> **THE REQUEST**: Repeat the line that contains "tension_spring();", the line that contains "bpy.context.scene.collection.objects.link(empty)", and all lines between them, exactly and with no other lines.
[start]
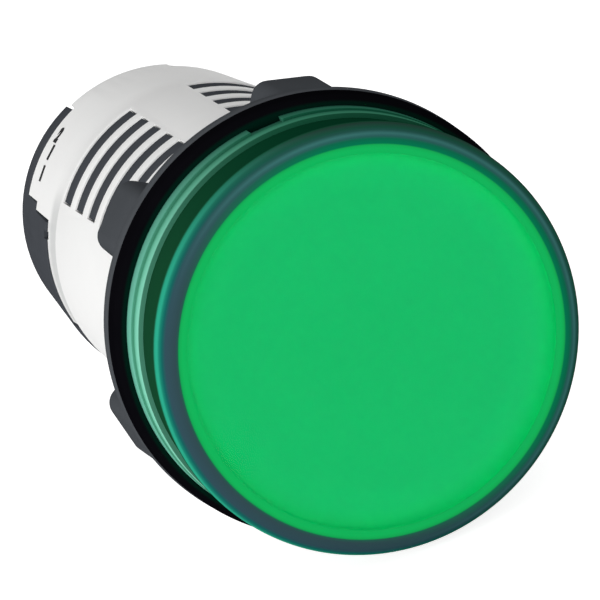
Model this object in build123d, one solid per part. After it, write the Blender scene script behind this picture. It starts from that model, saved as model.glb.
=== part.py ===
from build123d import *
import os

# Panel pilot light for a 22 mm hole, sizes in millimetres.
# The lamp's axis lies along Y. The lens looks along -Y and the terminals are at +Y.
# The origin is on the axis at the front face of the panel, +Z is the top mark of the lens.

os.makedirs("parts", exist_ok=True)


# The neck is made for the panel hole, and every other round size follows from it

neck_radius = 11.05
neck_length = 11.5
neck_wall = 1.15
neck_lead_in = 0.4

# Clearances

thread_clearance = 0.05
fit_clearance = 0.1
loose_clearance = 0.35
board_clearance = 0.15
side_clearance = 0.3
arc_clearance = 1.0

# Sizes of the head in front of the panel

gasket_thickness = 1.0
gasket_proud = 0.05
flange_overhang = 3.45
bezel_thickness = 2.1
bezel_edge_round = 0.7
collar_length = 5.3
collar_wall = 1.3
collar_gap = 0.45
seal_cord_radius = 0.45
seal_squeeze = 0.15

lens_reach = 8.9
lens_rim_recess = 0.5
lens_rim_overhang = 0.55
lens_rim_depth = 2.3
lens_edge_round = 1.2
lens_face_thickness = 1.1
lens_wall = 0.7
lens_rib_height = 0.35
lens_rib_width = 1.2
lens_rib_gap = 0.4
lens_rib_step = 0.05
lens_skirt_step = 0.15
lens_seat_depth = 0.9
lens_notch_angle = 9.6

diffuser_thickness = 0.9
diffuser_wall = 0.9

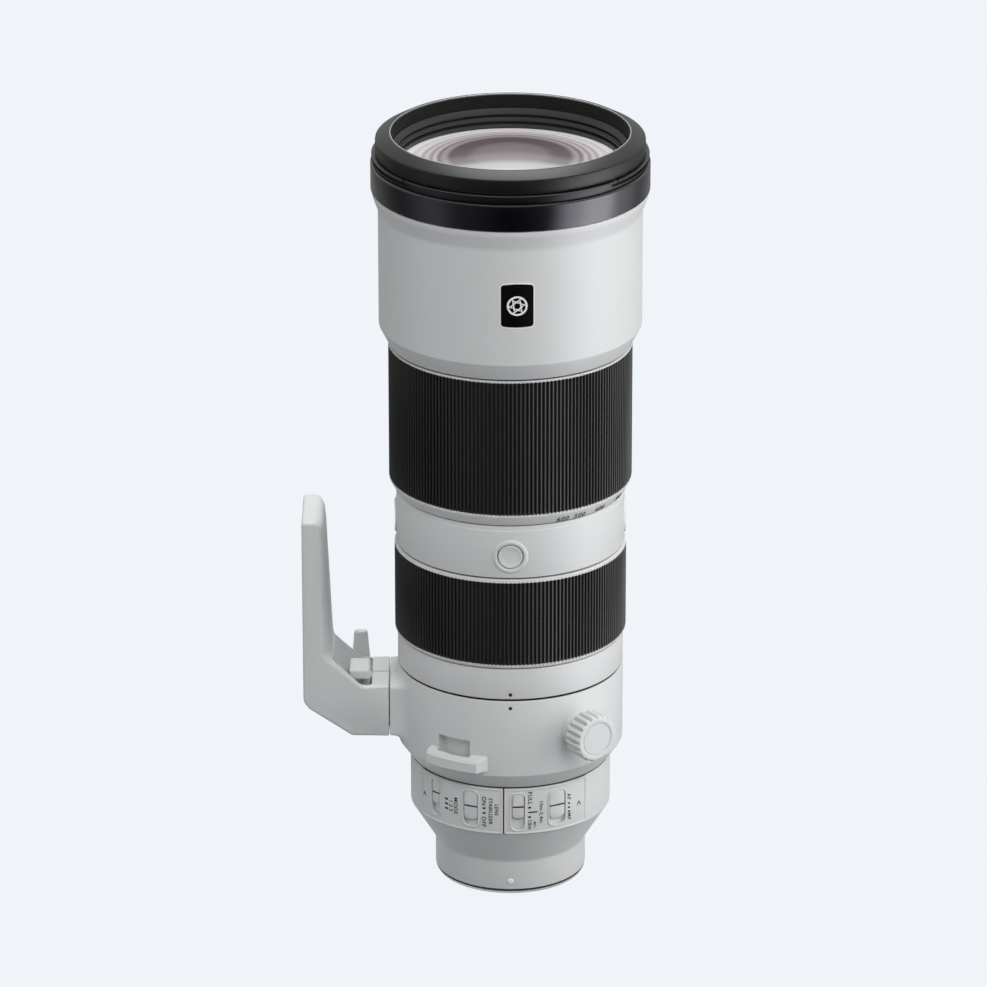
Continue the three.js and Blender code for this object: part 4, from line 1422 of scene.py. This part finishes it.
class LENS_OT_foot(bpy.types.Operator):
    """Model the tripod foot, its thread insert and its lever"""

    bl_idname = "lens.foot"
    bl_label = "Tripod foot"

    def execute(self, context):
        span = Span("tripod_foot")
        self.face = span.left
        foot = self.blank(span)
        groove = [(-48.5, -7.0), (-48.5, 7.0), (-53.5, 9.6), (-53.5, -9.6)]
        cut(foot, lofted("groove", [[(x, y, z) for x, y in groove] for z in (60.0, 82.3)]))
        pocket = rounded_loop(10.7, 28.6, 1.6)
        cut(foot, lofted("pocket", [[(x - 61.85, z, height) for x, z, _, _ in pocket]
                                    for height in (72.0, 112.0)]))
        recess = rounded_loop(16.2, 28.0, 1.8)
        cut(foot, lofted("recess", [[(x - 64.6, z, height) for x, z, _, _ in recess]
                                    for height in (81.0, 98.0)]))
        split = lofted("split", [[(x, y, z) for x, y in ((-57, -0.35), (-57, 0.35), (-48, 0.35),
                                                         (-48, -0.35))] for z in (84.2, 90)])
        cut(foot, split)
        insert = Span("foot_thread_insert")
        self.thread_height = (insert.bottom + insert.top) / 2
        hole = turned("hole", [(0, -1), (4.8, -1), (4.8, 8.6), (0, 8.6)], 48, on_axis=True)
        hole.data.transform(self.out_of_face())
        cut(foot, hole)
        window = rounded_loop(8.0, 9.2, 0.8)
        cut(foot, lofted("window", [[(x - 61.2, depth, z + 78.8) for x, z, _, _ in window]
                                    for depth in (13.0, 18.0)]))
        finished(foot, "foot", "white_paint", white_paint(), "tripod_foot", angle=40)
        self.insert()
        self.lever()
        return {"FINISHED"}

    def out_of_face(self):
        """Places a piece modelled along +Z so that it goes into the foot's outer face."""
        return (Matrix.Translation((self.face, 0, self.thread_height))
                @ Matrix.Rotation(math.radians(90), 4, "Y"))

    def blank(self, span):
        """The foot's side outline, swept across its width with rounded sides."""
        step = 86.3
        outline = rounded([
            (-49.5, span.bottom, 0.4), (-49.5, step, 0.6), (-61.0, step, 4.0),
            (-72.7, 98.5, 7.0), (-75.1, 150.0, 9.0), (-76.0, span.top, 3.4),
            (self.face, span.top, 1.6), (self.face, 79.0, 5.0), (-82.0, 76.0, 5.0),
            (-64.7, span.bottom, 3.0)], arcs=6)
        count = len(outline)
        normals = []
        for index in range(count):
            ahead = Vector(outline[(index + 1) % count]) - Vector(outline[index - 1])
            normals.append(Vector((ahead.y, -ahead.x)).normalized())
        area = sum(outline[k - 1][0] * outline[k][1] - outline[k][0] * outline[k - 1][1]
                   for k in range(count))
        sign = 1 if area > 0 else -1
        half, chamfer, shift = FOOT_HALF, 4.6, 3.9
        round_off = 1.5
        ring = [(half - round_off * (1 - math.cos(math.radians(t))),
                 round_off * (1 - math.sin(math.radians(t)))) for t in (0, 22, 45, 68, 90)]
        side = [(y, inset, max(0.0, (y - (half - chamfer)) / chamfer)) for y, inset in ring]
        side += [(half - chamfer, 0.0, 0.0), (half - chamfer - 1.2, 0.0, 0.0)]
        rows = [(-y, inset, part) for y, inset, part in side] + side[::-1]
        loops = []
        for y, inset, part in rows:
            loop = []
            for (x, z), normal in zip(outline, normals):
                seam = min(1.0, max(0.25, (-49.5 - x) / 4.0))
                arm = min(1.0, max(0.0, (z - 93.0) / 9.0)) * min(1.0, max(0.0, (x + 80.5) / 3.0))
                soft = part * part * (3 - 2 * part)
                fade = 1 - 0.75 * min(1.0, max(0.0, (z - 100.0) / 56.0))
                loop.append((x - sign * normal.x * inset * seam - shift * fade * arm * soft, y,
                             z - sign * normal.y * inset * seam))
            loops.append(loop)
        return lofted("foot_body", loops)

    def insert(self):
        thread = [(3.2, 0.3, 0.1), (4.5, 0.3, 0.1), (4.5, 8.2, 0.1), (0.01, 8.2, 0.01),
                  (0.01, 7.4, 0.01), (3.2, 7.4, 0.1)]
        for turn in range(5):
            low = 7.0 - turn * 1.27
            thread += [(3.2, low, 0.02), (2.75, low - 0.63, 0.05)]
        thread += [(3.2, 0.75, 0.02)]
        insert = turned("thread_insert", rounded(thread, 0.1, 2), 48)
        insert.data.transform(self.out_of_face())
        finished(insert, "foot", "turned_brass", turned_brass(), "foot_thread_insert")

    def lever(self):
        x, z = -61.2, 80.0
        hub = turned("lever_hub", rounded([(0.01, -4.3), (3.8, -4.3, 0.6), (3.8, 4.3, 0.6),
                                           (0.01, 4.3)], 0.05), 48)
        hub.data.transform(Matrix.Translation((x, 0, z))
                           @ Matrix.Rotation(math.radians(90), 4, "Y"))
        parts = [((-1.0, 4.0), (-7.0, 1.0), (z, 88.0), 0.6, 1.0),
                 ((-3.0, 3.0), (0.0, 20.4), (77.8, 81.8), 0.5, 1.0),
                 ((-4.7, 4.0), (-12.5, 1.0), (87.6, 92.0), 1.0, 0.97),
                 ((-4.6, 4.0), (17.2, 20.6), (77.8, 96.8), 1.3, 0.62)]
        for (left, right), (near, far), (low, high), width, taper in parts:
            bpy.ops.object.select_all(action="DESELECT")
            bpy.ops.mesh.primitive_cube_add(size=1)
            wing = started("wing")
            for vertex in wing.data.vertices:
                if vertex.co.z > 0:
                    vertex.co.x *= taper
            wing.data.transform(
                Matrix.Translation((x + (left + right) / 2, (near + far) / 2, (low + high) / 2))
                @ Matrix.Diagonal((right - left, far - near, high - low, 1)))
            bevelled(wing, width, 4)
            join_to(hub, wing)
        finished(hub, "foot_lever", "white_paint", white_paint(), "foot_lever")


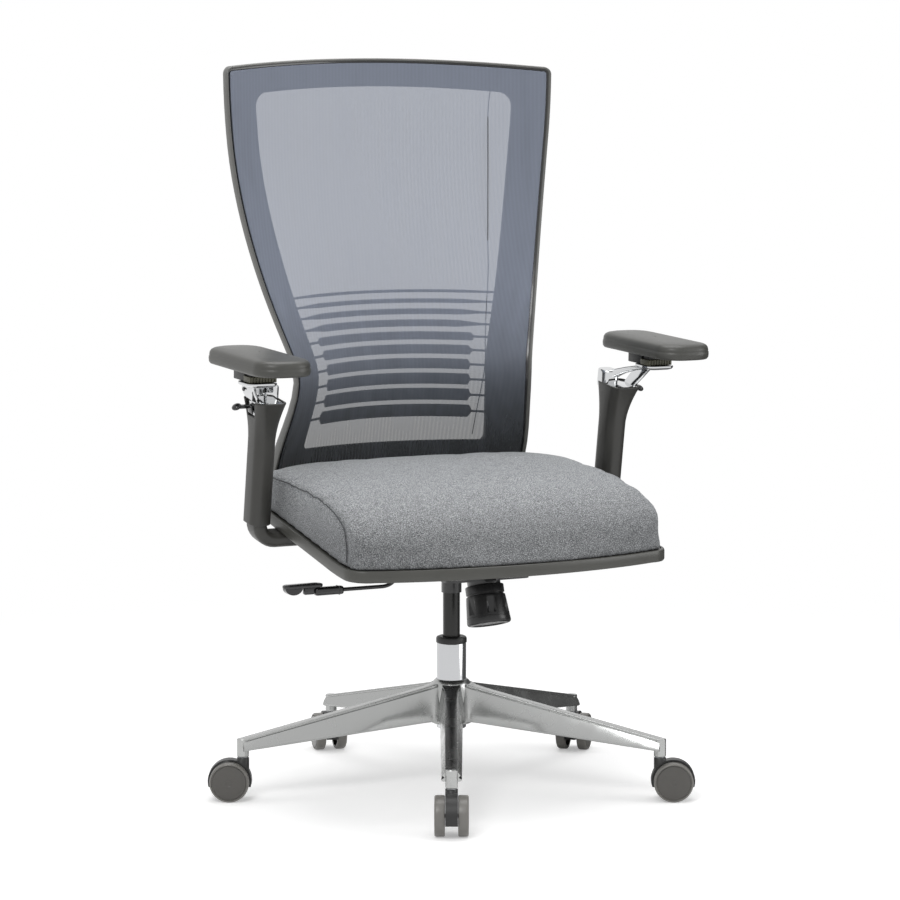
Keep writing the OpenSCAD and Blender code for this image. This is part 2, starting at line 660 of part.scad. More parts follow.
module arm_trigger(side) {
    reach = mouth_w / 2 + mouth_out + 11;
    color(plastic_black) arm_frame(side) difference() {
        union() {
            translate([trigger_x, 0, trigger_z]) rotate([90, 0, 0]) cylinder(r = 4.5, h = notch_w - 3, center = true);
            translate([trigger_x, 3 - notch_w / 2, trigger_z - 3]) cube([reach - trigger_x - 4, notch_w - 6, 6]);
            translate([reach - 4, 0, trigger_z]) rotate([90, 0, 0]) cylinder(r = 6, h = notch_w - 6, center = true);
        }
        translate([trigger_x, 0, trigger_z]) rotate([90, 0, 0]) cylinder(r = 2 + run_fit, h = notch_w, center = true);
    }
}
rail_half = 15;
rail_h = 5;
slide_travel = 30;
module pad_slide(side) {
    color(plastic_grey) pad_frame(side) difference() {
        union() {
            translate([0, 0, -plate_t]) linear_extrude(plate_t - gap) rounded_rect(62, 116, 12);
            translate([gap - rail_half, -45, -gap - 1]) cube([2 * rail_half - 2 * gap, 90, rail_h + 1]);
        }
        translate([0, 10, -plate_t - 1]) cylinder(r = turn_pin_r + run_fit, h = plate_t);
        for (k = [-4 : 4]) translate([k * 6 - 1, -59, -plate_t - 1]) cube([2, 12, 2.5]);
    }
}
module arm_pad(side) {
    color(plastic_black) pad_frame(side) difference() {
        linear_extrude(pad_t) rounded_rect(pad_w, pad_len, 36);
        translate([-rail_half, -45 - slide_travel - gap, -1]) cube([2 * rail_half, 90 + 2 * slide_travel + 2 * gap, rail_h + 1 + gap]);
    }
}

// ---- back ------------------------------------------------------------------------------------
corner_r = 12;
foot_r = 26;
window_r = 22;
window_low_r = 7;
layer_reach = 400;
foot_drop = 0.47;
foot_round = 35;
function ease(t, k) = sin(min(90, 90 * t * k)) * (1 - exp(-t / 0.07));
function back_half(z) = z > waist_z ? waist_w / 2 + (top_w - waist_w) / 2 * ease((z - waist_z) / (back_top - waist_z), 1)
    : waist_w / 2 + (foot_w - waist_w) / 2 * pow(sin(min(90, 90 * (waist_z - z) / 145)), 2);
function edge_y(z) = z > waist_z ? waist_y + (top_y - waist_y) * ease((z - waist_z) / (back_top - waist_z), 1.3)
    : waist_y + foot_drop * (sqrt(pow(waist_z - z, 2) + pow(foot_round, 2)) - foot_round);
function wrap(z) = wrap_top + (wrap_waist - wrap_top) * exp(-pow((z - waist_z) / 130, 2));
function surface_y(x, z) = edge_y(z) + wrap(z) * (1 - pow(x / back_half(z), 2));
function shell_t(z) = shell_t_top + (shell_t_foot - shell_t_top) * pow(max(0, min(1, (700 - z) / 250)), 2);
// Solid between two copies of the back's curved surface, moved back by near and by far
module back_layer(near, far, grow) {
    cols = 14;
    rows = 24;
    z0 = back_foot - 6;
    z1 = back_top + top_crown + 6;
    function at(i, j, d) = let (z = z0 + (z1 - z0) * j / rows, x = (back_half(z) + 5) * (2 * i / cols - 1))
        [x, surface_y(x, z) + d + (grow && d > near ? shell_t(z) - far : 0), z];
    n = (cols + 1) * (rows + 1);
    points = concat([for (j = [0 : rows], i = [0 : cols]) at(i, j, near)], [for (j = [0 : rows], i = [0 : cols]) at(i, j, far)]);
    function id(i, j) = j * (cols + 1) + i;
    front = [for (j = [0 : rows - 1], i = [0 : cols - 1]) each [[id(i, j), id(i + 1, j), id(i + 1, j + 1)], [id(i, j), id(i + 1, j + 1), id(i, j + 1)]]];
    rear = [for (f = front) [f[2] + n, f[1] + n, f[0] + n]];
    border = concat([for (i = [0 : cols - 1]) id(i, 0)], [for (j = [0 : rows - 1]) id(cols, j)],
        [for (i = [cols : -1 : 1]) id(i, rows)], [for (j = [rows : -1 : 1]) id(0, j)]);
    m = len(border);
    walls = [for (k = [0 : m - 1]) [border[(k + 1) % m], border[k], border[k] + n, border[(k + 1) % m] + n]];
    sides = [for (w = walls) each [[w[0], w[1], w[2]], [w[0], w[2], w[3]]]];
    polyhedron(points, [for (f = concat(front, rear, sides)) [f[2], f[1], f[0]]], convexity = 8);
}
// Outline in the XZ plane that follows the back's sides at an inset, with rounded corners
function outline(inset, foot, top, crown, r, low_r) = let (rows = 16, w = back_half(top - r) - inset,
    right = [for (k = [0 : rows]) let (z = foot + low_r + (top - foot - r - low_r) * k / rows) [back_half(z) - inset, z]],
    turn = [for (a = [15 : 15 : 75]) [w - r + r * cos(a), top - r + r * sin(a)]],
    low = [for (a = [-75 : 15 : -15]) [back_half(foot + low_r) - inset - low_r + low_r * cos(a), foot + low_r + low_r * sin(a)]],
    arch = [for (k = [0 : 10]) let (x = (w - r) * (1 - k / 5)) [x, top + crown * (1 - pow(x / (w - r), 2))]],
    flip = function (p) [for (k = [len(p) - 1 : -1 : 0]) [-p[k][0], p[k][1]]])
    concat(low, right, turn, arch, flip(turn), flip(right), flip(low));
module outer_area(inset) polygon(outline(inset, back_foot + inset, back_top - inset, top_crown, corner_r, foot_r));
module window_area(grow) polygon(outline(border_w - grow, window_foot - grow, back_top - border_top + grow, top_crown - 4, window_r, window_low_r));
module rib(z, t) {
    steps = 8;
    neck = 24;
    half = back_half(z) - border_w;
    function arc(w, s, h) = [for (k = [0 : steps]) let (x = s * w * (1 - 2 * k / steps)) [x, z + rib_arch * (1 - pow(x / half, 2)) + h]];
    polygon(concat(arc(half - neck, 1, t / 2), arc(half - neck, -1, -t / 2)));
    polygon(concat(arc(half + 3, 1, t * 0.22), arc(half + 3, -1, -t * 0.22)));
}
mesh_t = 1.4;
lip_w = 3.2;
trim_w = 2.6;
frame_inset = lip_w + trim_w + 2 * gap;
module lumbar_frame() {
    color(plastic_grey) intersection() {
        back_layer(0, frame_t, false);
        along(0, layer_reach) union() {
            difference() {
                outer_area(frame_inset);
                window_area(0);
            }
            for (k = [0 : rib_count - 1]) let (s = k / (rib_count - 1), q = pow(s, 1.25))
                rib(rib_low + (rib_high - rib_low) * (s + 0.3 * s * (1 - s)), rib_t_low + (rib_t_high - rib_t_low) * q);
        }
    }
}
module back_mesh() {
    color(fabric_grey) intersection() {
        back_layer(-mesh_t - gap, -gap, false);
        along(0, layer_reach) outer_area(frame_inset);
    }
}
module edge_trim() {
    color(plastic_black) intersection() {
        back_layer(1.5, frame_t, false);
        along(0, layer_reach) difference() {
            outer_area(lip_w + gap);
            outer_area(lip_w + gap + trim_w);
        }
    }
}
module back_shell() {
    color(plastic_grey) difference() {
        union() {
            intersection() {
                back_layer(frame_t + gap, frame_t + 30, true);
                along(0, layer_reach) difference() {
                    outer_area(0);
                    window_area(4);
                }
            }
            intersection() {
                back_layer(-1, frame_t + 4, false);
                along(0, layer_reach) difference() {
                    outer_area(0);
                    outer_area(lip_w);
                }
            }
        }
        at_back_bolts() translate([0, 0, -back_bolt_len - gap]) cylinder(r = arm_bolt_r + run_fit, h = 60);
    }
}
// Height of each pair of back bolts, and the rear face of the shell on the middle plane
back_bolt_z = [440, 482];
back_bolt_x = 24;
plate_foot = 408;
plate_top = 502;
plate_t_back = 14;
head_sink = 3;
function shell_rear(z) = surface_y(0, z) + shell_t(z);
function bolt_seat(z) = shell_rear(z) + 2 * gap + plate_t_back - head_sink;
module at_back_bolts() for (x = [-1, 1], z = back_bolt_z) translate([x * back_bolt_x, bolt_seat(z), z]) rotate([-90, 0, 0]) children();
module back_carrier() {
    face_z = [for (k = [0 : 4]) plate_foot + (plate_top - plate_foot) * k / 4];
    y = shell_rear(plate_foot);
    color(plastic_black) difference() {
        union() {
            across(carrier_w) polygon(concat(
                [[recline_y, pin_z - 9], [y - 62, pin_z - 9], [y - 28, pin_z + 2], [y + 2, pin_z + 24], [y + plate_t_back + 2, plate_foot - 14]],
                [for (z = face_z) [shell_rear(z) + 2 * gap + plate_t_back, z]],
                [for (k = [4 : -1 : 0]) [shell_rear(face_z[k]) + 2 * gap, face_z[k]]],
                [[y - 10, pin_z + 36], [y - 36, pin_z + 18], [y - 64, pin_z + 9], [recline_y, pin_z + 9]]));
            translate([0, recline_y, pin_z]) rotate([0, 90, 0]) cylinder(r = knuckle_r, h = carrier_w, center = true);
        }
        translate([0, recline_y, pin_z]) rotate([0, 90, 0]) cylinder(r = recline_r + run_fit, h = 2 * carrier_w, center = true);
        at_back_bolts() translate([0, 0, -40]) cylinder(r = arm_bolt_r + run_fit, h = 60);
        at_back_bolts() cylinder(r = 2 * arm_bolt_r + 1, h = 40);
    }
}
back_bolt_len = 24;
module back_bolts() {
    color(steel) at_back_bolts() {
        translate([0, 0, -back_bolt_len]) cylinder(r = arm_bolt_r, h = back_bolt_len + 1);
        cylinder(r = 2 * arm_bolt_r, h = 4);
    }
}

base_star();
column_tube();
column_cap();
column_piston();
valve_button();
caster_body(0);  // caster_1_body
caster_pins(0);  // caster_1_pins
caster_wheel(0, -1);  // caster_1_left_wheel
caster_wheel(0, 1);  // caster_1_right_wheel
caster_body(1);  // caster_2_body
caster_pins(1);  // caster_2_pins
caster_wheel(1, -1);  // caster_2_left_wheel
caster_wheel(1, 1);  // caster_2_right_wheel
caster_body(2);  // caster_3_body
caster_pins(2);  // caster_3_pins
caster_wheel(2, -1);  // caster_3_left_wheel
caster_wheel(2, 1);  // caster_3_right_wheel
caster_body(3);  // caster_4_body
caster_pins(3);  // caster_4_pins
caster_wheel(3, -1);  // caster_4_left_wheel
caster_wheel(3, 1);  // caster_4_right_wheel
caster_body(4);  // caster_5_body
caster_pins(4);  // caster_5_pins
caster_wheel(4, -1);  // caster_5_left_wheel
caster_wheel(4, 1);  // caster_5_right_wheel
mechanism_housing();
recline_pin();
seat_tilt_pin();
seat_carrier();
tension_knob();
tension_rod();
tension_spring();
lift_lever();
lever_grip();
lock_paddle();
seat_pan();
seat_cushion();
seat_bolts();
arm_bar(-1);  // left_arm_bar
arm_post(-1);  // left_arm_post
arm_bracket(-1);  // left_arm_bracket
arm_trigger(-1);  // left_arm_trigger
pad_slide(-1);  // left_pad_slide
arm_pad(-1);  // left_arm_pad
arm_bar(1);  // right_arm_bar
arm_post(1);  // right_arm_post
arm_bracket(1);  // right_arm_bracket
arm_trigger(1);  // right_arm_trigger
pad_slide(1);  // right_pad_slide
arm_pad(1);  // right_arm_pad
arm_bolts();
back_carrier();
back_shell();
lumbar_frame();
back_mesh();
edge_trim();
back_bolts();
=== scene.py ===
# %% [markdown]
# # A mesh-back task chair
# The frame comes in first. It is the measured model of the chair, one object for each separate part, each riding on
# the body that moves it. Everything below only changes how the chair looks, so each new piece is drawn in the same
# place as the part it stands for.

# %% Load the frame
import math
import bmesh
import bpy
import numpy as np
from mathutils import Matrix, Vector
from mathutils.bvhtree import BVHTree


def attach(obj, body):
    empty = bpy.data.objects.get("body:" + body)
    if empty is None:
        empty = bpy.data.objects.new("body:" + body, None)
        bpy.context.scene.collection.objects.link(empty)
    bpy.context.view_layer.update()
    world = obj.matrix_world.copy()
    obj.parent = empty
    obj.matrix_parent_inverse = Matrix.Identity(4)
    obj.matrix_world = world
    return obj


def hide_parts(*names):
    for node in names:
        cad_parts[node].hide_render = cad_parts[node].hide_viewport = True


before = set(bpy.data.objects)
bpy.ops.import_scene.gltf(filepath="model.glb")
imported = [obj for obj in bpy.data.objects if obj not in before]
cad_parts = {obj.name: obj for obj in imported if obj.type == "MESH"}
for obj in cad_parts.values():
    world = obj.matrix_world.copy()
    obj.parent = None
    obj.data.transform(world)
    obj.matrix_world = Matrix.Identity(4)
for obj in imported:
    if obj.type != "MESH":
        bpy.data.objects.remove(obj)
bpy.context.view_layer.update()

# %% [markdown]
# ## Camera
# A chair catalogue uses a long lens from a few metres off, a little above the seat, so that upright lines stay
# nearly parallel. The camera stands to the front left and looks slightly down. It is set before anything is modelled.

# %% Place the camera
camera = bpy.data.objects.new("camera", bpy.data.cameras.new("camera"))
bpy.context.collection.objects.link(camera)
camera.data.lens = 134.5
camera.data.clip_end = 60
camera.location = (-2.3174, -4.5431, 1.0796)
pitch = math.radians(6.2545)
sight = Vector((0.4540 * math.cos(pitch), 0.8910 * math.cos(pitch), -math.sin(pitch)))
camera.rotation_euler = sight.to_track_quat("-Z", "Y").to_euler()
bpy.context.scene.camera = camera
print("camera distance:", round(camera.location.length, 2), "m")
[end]
> **RESPONSE TO THIS EXERCISE**:
tension_spring();
lift_lever();
lever_grip();
lock_paddle();
seat_pan();
seat_cushion();
seat_bolts();
arm_bar(-1);  // left_arm_bar
arm_post(-1);  // left_arm_post
arm_bracket(-1);  // left_arm_bracket
arm_trigger(-1);  // left_arm_trigger
pad_slide(-1);  // left_pad_slide
arm_pad(-1);  // left_arm_pad
arm_bar(1);  // right_arm_bar
arm_post(1);  // right_arm_post
arm_bracket(1);  // right_arm_bracket
arm_trigger(1);  // right_arm_trigger
pad_slide(1);  // right_pad_slide
arm_pad(1);  // right_arm_pad
arm_bolts();
back_carrier();
back_shell();
lumbar_frame();
back_mesh();
edge_trim();
back_bolts();
=== scene.py ===
# %% [markdown]
# # A mesh-back task chair
# The frame comes in first. It is the measured model of the chair, one object for each separate part, each riding on
# the body that moves it. Everything below only changes how the chair looks, so each new piece is drawn in the same
# place as the part it stands for.

# %% Load the frame
import math
import bmesh
import bpy
import numpy as np
from mathutils import Matrix, Vector
from mathutils.bvhtree import BVHTree


def attach(obj, body):
    empty = bpy.data.objects.get("body:" + body)
    if empty is None:
        empty = bpy.data.objects.new("body:" + body, None)
        bpy.context.scene.collection.objects.link(empty)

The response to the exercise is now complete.